To do: Stop after the line containing "frayed), colour, dark)": print each line exactly from the first line of the listing up to that point.

Data shown:
________________________________________

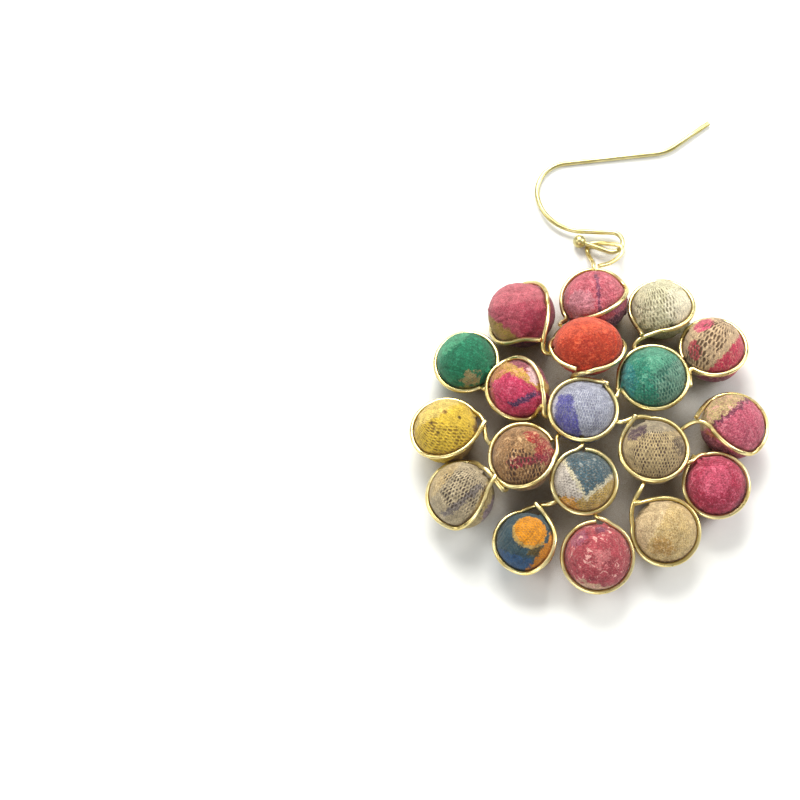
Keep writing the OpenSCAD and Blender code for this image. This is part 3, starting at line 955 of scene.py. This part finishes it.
def worn_yarn(finish, place, flecks, colour, cloth):
    """Flecks, slow changes from worn to fresh, a fine grain, and frayed streaks with cracks."""
    pale = linear(cloth["pale"])
    dark = linear(cloth["dark"])
    pale_share = finish.ramp(flecks, *PALE_FLECK_ENDS, 0.0, PALE_FLECKS * cloth["speckle"])
    colour = finish.blend(pale_share, colour, pale)
    shade = finish.blend(0.5, dark, (0.5, 0.5, 0.5, 1))
    dark_share = finish.ramp(flecks, *DARK_FLECK_ENDS, 0.0, DARK_FLECKS * cloth["speckle"])
    colour = finish.blend(dark_share, colour, shade, "MULTIPLY")
    for noise, light in (("age", AGE_LIGHT), ("grain", GRAIN_LIGHT)):
        level = finish.ramp(finish.noise(place, **NOISES[noise]), *MIDDLE_ENDS, *light)
        colour = finish.blend(1.0, colour, finish.grey(level), "MULTIPLY")
    streak = finish.noise(place, **NOISES["streaks"])
    frayed = cloth["frayed"]
    colour = finish.blend(finish.ramp(streak, *BARE_ENDS, 0.0, STREAKS * frayed), colour, pale)
    crack_ends = [end + CRACK_WIDENS * frayed for end in CRACK_ENDS]
    return finish.blend(finish.ramp(streak, *crack_ends, 0.0, STREAKS * frayed), colour, dark)


# %% The weave
# How far the rows wander, in meshes
DRIFT = (1.3, 1.3, 0)
# How much narrower than its mesh a hole is, across and along
HOLE_SHAPE = (3.3, 2.2, 0)
WEAR_ENDS = (0.3, 0.6)
WEAR_OPENS = (0.55, 1.0)
LOOSE_RAGGED = 0.9
TIGHT_OPENS = 0.2
WIDEST_FROM = 0.6
HOLE_SMALL = 0.65
HOLE_LARGE = 1.15
HOLE_EDGE = (-0.3, 0.15)
THREAD_HIGHLIGHT_ENDS = (0.28, 0.5)


def meshes(finish, place, name):
    """The holes of the weave and the painted highlight on the threads beside them, each from 0 to 1."""
    weave = finish.lay("ShaderNodeUVMap", {"uv_map": "weave"}, {}).outputs[0]
    drift = finish.vector("SUBTRACT", finish.noise(place, **NOISES["drift"]), (0.5, 0.5, 0.5))
    drift = finish.vector("MULTIPLY", drift, DRIFT)
    parts = finish.lay("ShaderNodeSeparateXYZ", {}, {0: finish.vector("ADD", weave, drift)})
    row = finish.number("FLOOR", parts.outputs[1])
    every_other = finish.number("FRACT", finish.times(row, 0.5))
    across_row = finish.number("ADD", parts.outputs[0], every_other)
    cell = finish.lay("ShaderNodeCombineXYZ", {}, {0: finish.number("FLOOR", across_row), 1: row}).outputs[0]
    chance = finish.lay("ShaderNodeTexWhiteNoise", {"noise_dimensions": "2D"}, {"Vector": cell}).outputs[0]
    beside = finish.number("SUBTRACT", finish.number("FRACT", across_row), 0.5)
    above = finish.number("SUBTRACT", finish.number("FRACT", parts.outputs[1]), 0.5)
    reach = finish.lay("ShaderNodeCombineXYZ", {}, {0: beside, 1: above}).outputs[0]
    reach = finish.vector("LENGTH", finish.vector("MULTIPLY", reach, HOLE_SHAPE), None, 1)
    worn = finish.ramp(finish.noise(place, **NOISES["wear"]), *WEAR_ENDS, *WEAR_OPENS)
    if name in LOOSE:
        ragged = finish.number("SUBTRACT", finish.noise(place, **NOISES["loose_edge"]), 0.5)
        ragged = finish.times(ragged, LOOSE_RAGGED)
        loose = inside(finish, place, ragged, [LOOSE[name]])
        worn = finish.times(worn, finish.ramp(loose, 0, 1, TIGHT_OPENS, 1))
    gape = CLOTHS[name]["gape"]
    size = finish.ramp(chance, 0.0, WIDEST_FROM, HOLE_SMALL * gape, HOLE_LARGE * gape)
    size = finish.times(size, worn)
    hole = finish.ramp(finish.number("SUBTRACT", reach, size), *HOLE_EDGE, 1.0, 0.0)
    # painted highlight on the threads, strongest halfway between two holes
    thread_highlight = finish.ramp(finish.number("ABSOLUTE", beside), *THREAD_HIGHLIGHT_ENDS)
    return finish.times(hole, worn), thread_highlight


# %% The painted shade beside the wires
WIRE_SHADE_COLOUR = "#8A6A4A"
WIRE_SHADE_RAGGED = 0.6
WIRE_SHADE_FULL = 0.05
WIRE_SHADE_NONE = 0.5
WIRE_SHADE_SHARE = 0.72


def painted_wire_shade(finish, rough_edge, colour):
    """Painted shade: the cloth's colour darkened under and beside each wire."""
    edge = finish.lay("ShaderNodeUVMap", {"uv_map": "edge"}, {}).outputs[0]
    from_wire = finish.lay("ShaderNodeSeparateXYZ", {}, {0: edge}).outputs[0]
    from_wire = finish.number("ADD", from_wire, finish.times(rough_edge, WIRE_SHADE_RAGGED))
    wire_shade = finish.ramp(from_wire, WIRE_SHADE_FULL, WIRE_SHADE_NONE, WIRE_SHADE_SHARE, 0.0)
    # painted shade: the colour turns darker brown close to each wire
    return finish.blend(wire_shade, colour, linear(WIRE_SHADE_COLOUR), "MULTIPLY")


# %% The whole cloth finish
THREAD_PAINTED_HIGHLIGHT = (1.35, 1.33, 1.25, 1)
HOLE_HEIGHT = -0.9
FLECK_HEIGHT = 1.1
RELIEF_STRENGTH = 0.8
RELIEF_DEPTH = 0.12


def cloth_finish(name, middle, half):
    finish = Finish(f"cloth_{name}")
    cloth = CLOTHS[name]
    inputs = {"Location": tuple(-middle / half), "Scale": tuple(1 / (half * MM))}
    mapping = finish.lay("ShaderNodeMapping", {}, {"Vector": finish.object_place(), **inputs})
    place = mapping.outputs[0]
    rough_edge = finish.number("SUBTRACT", finish.noise(place, **NOISES["print_edge"]), 0.5)
    flecks = finish.noise(place, **NOISES["flecks"])
    colour = prints_and_painted_shade(finish, place, rough_edge, name)
    colour = worn_yarn(finish, place, flecks, colour, cloth)
    hole, thread_highlight = meshes(finish, place, name)
    # painted highlight: the threads between the holes are brightened
    colour = finish.blend(finish.times(thread_highlight, cloth["open"]), colour, THREAD_PAINTED_HIGHLIGHT, "MULTIPLY")
    colour = finish.blend(finish.times(hole, cloth["open"]), colour, linear(cloth["dark"]))
    # painted shade beside the wires
    colour = painted_wire_shade(finish, rough_edge, colour)
    height = finish.times(hole, HOLE_HEIGHT * cloth["open"])
    height = finish.number("ADD", height, finish.times(flecks, FLECK_HEIGHT))
    normal = finish.bump(height, RELIEF_STRENGTH, RELIEF_DEPTH)
    finish.set(base_color=colour, roughness=0.92, normal=normal, sheen_weight=0.12, sheen_roughness=0.5)
    return finish.material


# %% The wires that lie on each bead
POINT_STEP = 0.08
# How far from a bead's middle its wires can lie, in radii
NEAR_RADII = 1.4


def close_points(route):
    """The points of a route, so close together that the cloth can be pressed in under it."""
    dense = []
    for a, b in zip(route[:-1], route[1:]):
        count = max(1, math.ceil(np.linalg.norm(b - a) / POINT_STEP))
        dense += [a + (b - a) * i / count for i in range(count)]
    return dense


all_points = []
for route in list(routes.values()) + [eye_line + eye_turns[1:]]:
    all_points += close_points(route)
all_points = np.array(all_points) - MIDDLE
wire_points = {}
for name in BEADS:
    radii = np.linalg.norm((all_points - (centre(name) - MIDDLE)) / half_size(name), axis=1)
    near = radii < NEAR_RADII
    tree = KDTree(int(near.sum()))
    for i, point in enumerate(all_points[near]):
        tree.insert(Vector(point), i)
    tree.balance()
    wire_points[name] = tree
print("points on the wires:", len(all_points))

# %% Winding a ball
# Where strips run and how wide they are, in radii from the bead's middle
STRIP_COUNT = 4
STRIP_LEAN = 0.55
STRIP_OFF = 0.55
STRIP_HALF = (0.28, 0.5)
STRIP_EDGE = (-0.035, 0.02)
SEAM_HALF = 0.028
SEAM_WAVE = 0.03
SEAM_WAVES = 7
# Heights and depths in millimetres
STRIP_LIFT = 0.085
SEAM_DEPTH = 0.06
LUMP_HEIGHT = 0.03
PIT_DEPTH = 0.2
PUCKER_HEIGHT = 0.06
PROUD = 0.16
# Lumps over the whole ball, and the pit and puckers at its two poles
LUMP_COUNT = 5
LUMP_WAVES = (2.5, 5.5)
LUMP_START = 6
PIT_REACH = 0.012
PUCKER_REACH = 0.07
PUCKER_COUNT = 9
PUCKER_SWAYS = 3
PUCKER_SWAY = 2


def soft_step(value, low, high):
    share = np.clip((value - low) / (high - low), 0, 1)
    return share * share * (3 - 2 * share)


def round_pole(out, pole):
    """The angle of each point round the winding's axis."""
    level = unit(np.cross(pole, UP))
    return np.arctan2(out @ np.cross(pole, level), out @ level)


def winding(name, out, pole):
    """How far each point of a ball lies above or below the plain egg, in millimetres."""
    chance = random.Random(f"wound {name}")
    height = np.zeros(len(out))
    for i in range(STRIP_COUNT):
        lean = np.array([chance.uniform(-1, 1) for _ in range(3)])
        across_strip = unit(pole + STRIP_LEAN * lean)
        middle = chance.uniform(-STRIP_OFF, STRIP_OFF)
        half_width = chance.uniform(*STRIP_HALF)
        off = out @ across_strip - middle
        wave = SEAM_WAVE * np.sin(SEAM_WAVES * (out @ unit(np.cross(across_strip, lean))) + i)
        edge = np.abs(off + wave) - half_width
        height += STRIP_LIFT * (1 - soft_step(edge, *STRIP_EDGE))
        height -= SEAM_DEPTH * np.exp(-(edge / SEAM_HALF) ** 2)
    for i in range(LUMP_COUNT):
        towards = unit(np.array([chance.uniform(-1, 1) for _ in range(3)]))
        waves = chance.uniform(*LUMP_WAVES)
        height += LUMP_HEIGHT * np.sin(waves * (out @ towards) + chance.uniform(0, LUMP_START))
    from_pole = 1 - np.abs(out @ pole)
    height -= PIT_DEPTH * np.exp(-from_pole / PIT_REACH)
    angle = round_pole(out, pole)
    puckers = np.sin(PUCKER_COUNT * angle + PUCKER_SWAY * np.sin(PUCKER_SWAYS * angle))
    height += PUCKER_HEIGHT * puckers * np.exp(-from_pole / PUCKER_REACH)
    return np.minimum(height, PROUD)


# %% Fitting the cloth to the wires
WIRE_ROOM = 0.02
# How near a wire has to be to be felt, to press, and to leave a hollow beside it
FELT_WITHIN = 1.3
PRESSED_WITHIN = 1.0
HOLLOW_WITHIN = 0.8
HOLLOW_DEPTH = 0.05
HOLLOW_WIDTH = 0.16
# How far the cloth is drawn up to a wire over it, and how that fades to the sides
DRAWN_UP = 0.35
DRAWN_FADE = (0.3, 0.65)
FAR_FROM_WIRES = 1.0


def fit_to_wires(surface, normals, name):
    """Fits the cloth to every wire, and gives back how far each point is from a wire's skin."""
    tree = wire_points[name]
    touch = LOOP_WIRE / 2 + WIRE_ROOM
    from_wire = np.full(len(surface), FAR_FROM_WIRES)
    for i in range(len(surface)):
        point, _, distance = tree.find(surface[i])
        if distance is None or distance > FELT_WITHIN:
            continue
        from_wire[i] = max(distance - LOOP_WIRE / 2, 0)
        normal = normals[i]
        off = surface[i] - np.array(point)
        above = off @ normal
        beside = np.linalg.norm(off - above * normal)
        if beside < touch:
            lowest = -math.sqrt(touch * touch - beside * beside)
            if lowest < above < PRESSED_WITHIN:
                surface[i] -= (above - lowest) * normal
        elif distance < HOLLOW_WITHIN:
            surface[i] -= HOLLOW_DEPTH * math.exp(-((beside - touch) / HOLLOW_WIDTH) ** 2) * normal
        below_wire = -touch - above
        if 0 < below_wire < DRAWN_UP:
            surface[i] += below_wire * (1 - soft_step(beside, *DRAWN_FADE)) * normal
    return from_wire


# %% The maps on a ball


def weave_map(mesh, out, pole, radius, cloth, from_wire):
    """Counts the meshes round the winding and along it as a UV map, with a second one for the wires."""
    turn = round_pole(out, pole) / (2 * math.pi)
    rise = np.arcsin(np.clip(out @ pole, -1, 1))
    pitch = cloth["pitch"]
    round_count = round(2 * math.pi * radius / pitch)
    corners = np.zeros(len(mesh.loops), int)
    mesh.loops.foreach_get("vertex_index", corners)
    faces = corners.reshape(-1, 4)
    turns = turn[faces]
    turns -= np.round(turns - turns[:, :1])
    weave = mesh.uv_layers.new(name="weave")
    values = np.stack([turns * round_count, rise[faces] * radius / (pitch * cloth["tall"])], axis=-1)
    weave.uv.foreach_set("vector", values.reshape(-1).astype(np.float32))
    edge = mesh.uv_layers.new(name="edge")
    values = np.stack([from_wire[faces], np.zeros(faces.shape)], axis=-1)
    edge.uv.foreach_set("vector", values.reshape(-1).astype(np.float32))


# %% One whole bead
OFF_THE_TABLE = 0.015


def wind_bead(name):
    cloth = CLOTHS[name]
    half = half_size(name)
    middle = centre(name) - MIDDLE
    pole = seen(*cloth["poles"])
    mesh = plain_ball.data.copy()
    bead = bpy.data.objects.new(f"wound_{name}", mesh)
    bpy.context.collection.objects.link(bead)
    out = np.zeros(len(mesh.vertices) * 3)
    mesh.vertices.foreach_get("co", out)
    out = out.reshape(-1, 3)
    out = out / np.linalg.norm(out, axis=1, keepdims=True)
    surface = out * half
    normals = out / half
    normals = normals / np.linalg.norm(normals, axis=1, keepdims=True)
    surface = surface + normals * winding(name, out, pole)[:, None] + middle
    from_wire = fit_to_wires(surface, normals, name)
    surface[:, 2] = np.maximum(surface[:, 2], OFF_THE_TABLE)
    mesh.vertices.foreach_set("co", (surface * MM).reshape(-1))
    weave_map(mesh, out, pole, half[0], cloth, from_wire)
    mesh.materials.append(cloth_finish(name, middle, half))
    mesh.polygons.foreach_set("use_smooth", [True] * len(mesh.polygons))
    mesh.update()
    return bead


# %% The nineteen beads
for name in BEADS:
    bead = wind_bead(name)
    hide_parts(f"bead_{name}")
    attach(bead, "root")
bpy.data.objects.remove(plain_ball)
print("beads wound:", len(BEADS))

________________________________________

Exercise answer:
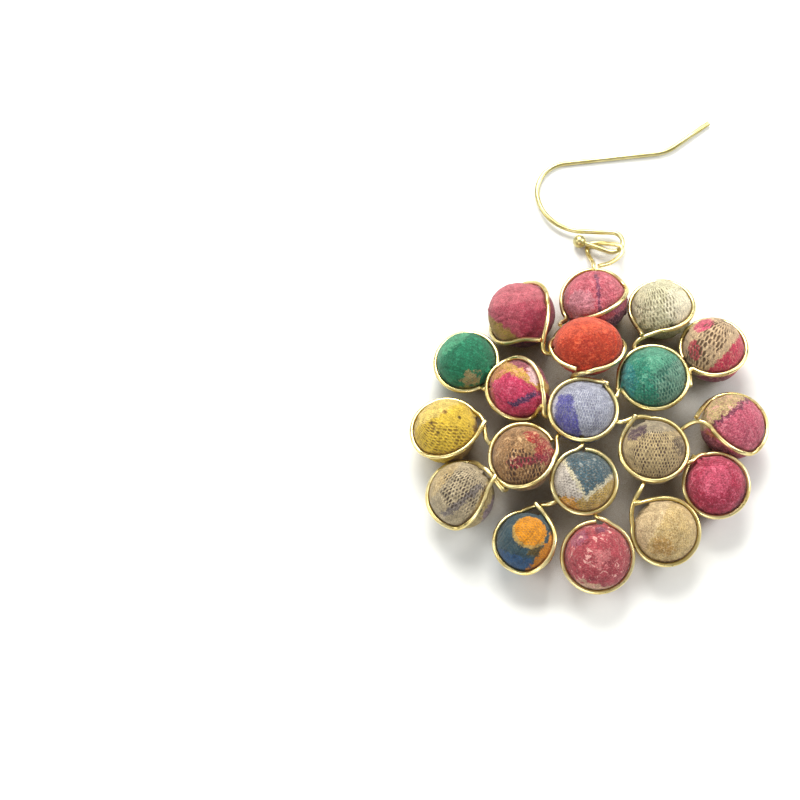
Keep writing the OpenSCAD and Blender code for this image. This is part 3, starting at line 955 of scene.py. This part finishes it.
def worn_yarn(finish, place, flecks, colour, cloth):
    """Flecks, slow changes from worn to fresh, a fine grain, and frayed streaks with cracks."""
    pale = linear(cloth["pale"])
    dark = linear(cloth["dark"])
    pale_share = finish.ramp(flecks, *PALE_FLECK_ENDS, 0.0, PALE_FLECKS * cloth["speckle"])
    colour = finish.blend(pale_share, colour, pale)
    shade = finish.blend(0.5, dark, (0.5, 0.5, 0.5, 1))
    dark_share = finish.ramp(flecks, *DARK_FLECK_ENDS, 0.0, DARK_FLECKS * cloth["speckle"])
    colour = finish.blend(dark_share, colour, shade, "MULTIPLY")
    for noise, light in (("age", AGE_LIGHT), ("grain", GRAIN_LIGHT)):
        level = finish.ramp(finish.noise(place, **NOISES[noise]), *MIDDLE_ENDS, *light)
        colour = finish.blend(1.0, colour, finish.grey(level), "MULTIPLY")
    streak = finish.noise(place, **NOISES["streaks"])
    frayed = cloth["frayed"]
    colour = finish.blend(finish.ramp(streak, *BARE_ENDS, 0.0, STREAKS * frayed), colour, pale)
    crack_ends = [end + CRACK_WIDENS * frayed for end in CRACK_ENDS]
    return finish.blend(finish.ramp(streak, *crack_ends, 0.0, STREAKS * frayed), colour, dark)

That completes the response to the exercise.